A new study on mice has found that the simple act of running in an exercise wheel may delay the onset of some symptoms of Huntington's disease.
Researchers from the University of Oxford and the Howard Florey Institute, University of Melbourne, have offered new insights into the pathogenesis of this fatal disease and suggested possible preventive therapeutic targets.
Huntington's disease affects up to one person in every 10 000, but clusters in families and certain populations. Affected people develop clusters of a defective protein in their neurons and shrinkage of brain areas linked to movement. The disorder causes disability and eventually death, but is not normally evident until people have had children, allowing the disease gene to be passed on.
"Although Huntington's disease is considered the epitome of genetic determinism, environmental factors are increasingly recognised to influence the disease progress", wrote the researchers.
The findings indicate that a genetic mutation causes Huntington's in humans. The researchers said that just as mentally stimulating these mice by enriching their environment had previously been shown to delay onset and progression of motor symptoms, so does the simple physical activity of running in a wheel.
"Of particular interest was the fact that the wheel exercise was started in juvenile mice, much earlier than in a previous study that showed more limited protective effects of physical activity," said lead author Anthony Hannan of the Howard Florey Institute.
He added that the finding suggests that the protective effect has a specific time window.

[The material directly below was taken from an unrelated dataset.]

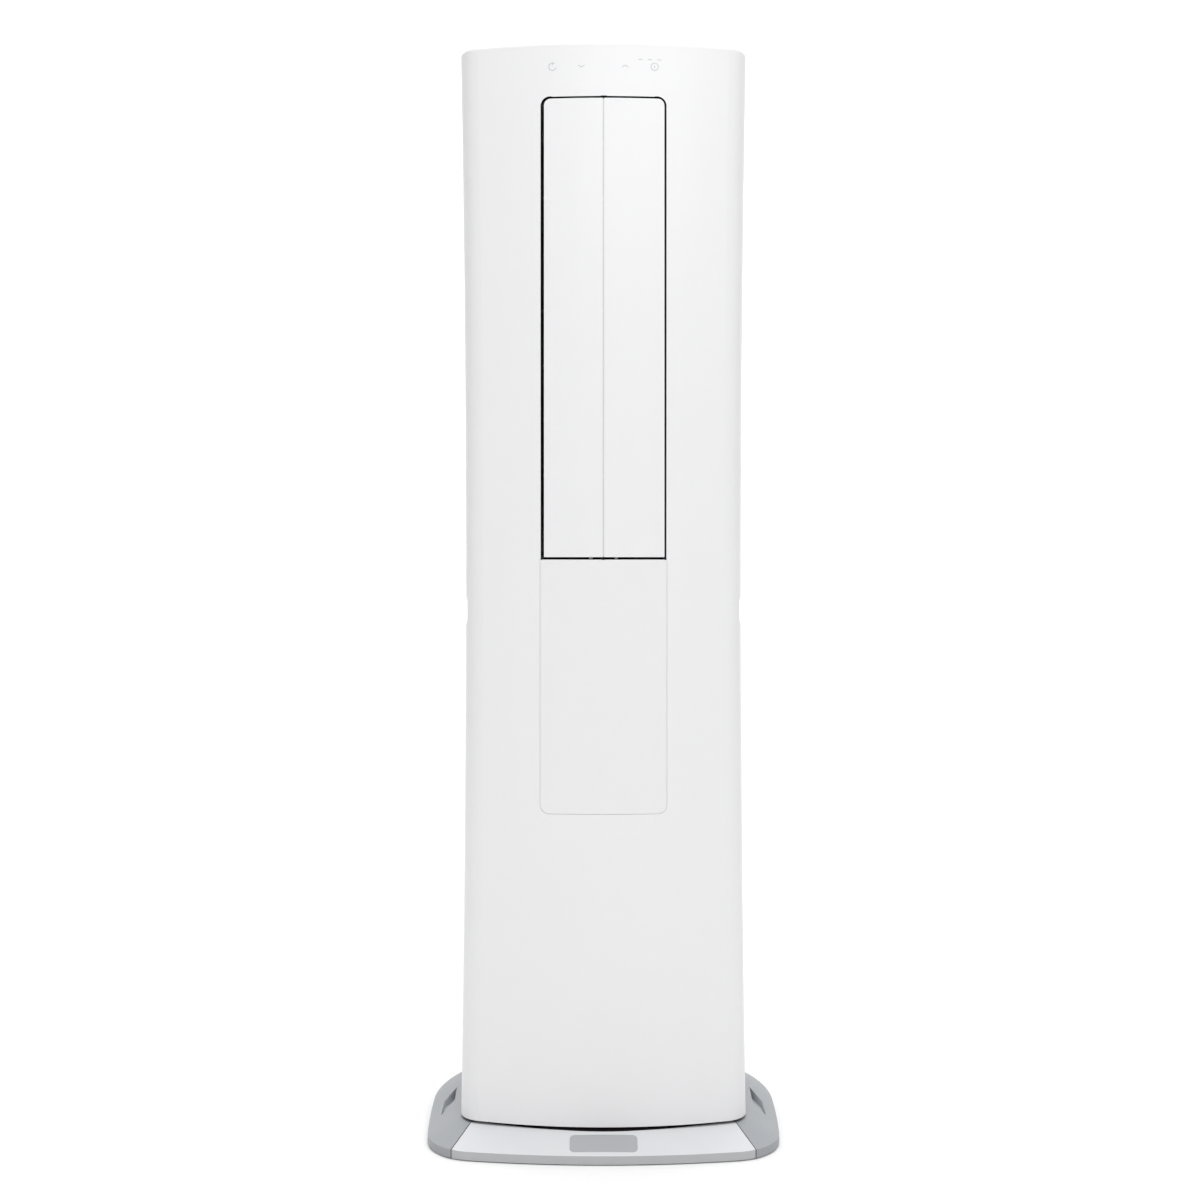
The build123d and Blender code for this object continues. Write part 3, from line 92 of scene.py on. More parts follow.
@dataclass(frozen=True)
class Finish:
    """One procedural finish: two colours, a gloss and a pattern whose scale is a real size.

    A band is a second colour below a height over the floor, for the shaded lower edge of a part.
    """

    name: str
    colour: str
    shade: str
    roughness: float
    surface: Surface = Surface.GRAIN
    feature_mm: float = 1.2
    bump: float = 0.05
    metallic: float = 0.0
    coat: float = 0.0
    ior: float = 1.5
    along: tuple[float, float, float] = (1.0, 1.0, 1.0)
    glow: float = 0.0
    band: str = ""
    band_mm: float = 0.0
    cloud_mm: float = 200.0
    grain_share: float = 0.35
    gloss_swing: float = 0.05
    relief_share: float = 0.15
    coat_roughness: float = 0.12
    least_roughness: float = 0.02

    def material(self) -> bpy.types.Material:
        """Build the material, or find it if it was built before.

        Returns:
            The node-based material.
        """
        found = bpy.data.materials.get(self.name)
        if found:
            return found
        made = bpy.data.materials.new(self.name)
        made.use_nodes = True
        tree = made.node_tree
        tree.nodes.clear()
        place = node(tree, "ShaderNodeTexCoord")
        stretch = node(tree, "ShaderNodeMapping", {"Scale": self.along}, {"Vector": place.outputs["Object"]})
        scale = 1.0 / (self.feature_mm * MM)
        if self.surface is Surface.SPANGLE:
            fine = node(tree, "ShaderNodeTexVoronoi", {"Scale": scale}, {"Vector": stretch.outputs[0]})
            height = fine.outputs["Color"]
        else:
            fine = node(tree, "ShaderNodeTexNoise", {"Scale": scale, "Detail": 3.0},
                        {"Vector": stretch.outputs[0]})
            height = fine.outputs["Fac"]
        cloud = node(tree, "ShaderNodeTexNoise", {"Scale": 1.0 / (self.cloud_mm * MM), "Detail": 2.0},
                     {"Vector": place.outputs["Object"]})
        blend = node(tree, "ShaderNodeMath", {"operation": "MULTIPLY_ADD", "use_clamp": True},
                     {0: height, 2: cloud.outputs["Fac"]})
        blend.inputs[1].default_value = self.grain_share
        mix = node(tree, "ShaderNodeMix", {"data_type": "RGBA"}, {0: blend.outputs[0]})
        mix.inputs[6].default_value = linear(self.colour)
        mix.inputs[7].default_value = linear(self.shade)
        colour = mix.outputs[2]
        if self.band:
            parts = node(tree, "ShaderNodeSeparateXYZ", links={0: place.outputs["Object"]})
            below = node(tree, "ShaderNodeMath", {"operation": "LESS_THAN"}, {0: parts.outputs["Z"]})
            below.inputs[1].default_value = self.band_mm * MM
            banded = node(tree, "ShaderNodeMix", {"data_type": "RGBA"}, {0: below.outputs[0], 6: colour})
            banded.inputs[7].default_value = linear(self.band)
            colour = banded.outputs[2]
        rough = node(tree, "ShaderNodeMapRange", {
            "To Min": max(self.least_roughness, self.roughness - self.gloss_swing),
            "To Max": min(1.0, self.roughness + self.gloss_swing),
        }, {"Value": height})
        relief = node(tree, "ShaderNodeBump", {
            "Strength": self.bump, "Distance": self.relief_share * self.feature_mm * MM,
        }, {"Height": height})
        shader = node(tree, "ShaderNodeBsdfPrincipled", {
            "Metallic": self.metallic, "IOR": self.ior,
            "Coat Weight": self.coat, "Coat Roughness": self.coat_roughness,
            "Emission Color": (1.0, 1.0, 1.0, 1.0), "Emission Strength": self.glow,
        }, {"Base Color": colour, "Roughness": rough.outputs[0], "Normal": relief.outputs[0]})
        node(tree, "ShaderNodeOutputMaterial", links={"Surface": shader.outputs[0]})
        return made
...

"Physical activity did not postpone all the motor symptoms delayed by environmental enrichment, which suggests that sensory stimulation, mental exercise, and physical activity could all be used for the benefit of human sufferers," he said.
As genetic diagnosis is possible, in the same way early intervention is also possible in people who will develop Huntington's.
Density of protein aggregates in neurons and shrinkage in brain regions in mice that had benefited from physical activity were as advanced as in those raised without wheels.
Thus, the authors suggest that benefits stem from stimulation of neuronal receptors and other molecules that prolong normal function and delay motor deficits.
The study is published in the open-access journal BMC Neuroscience.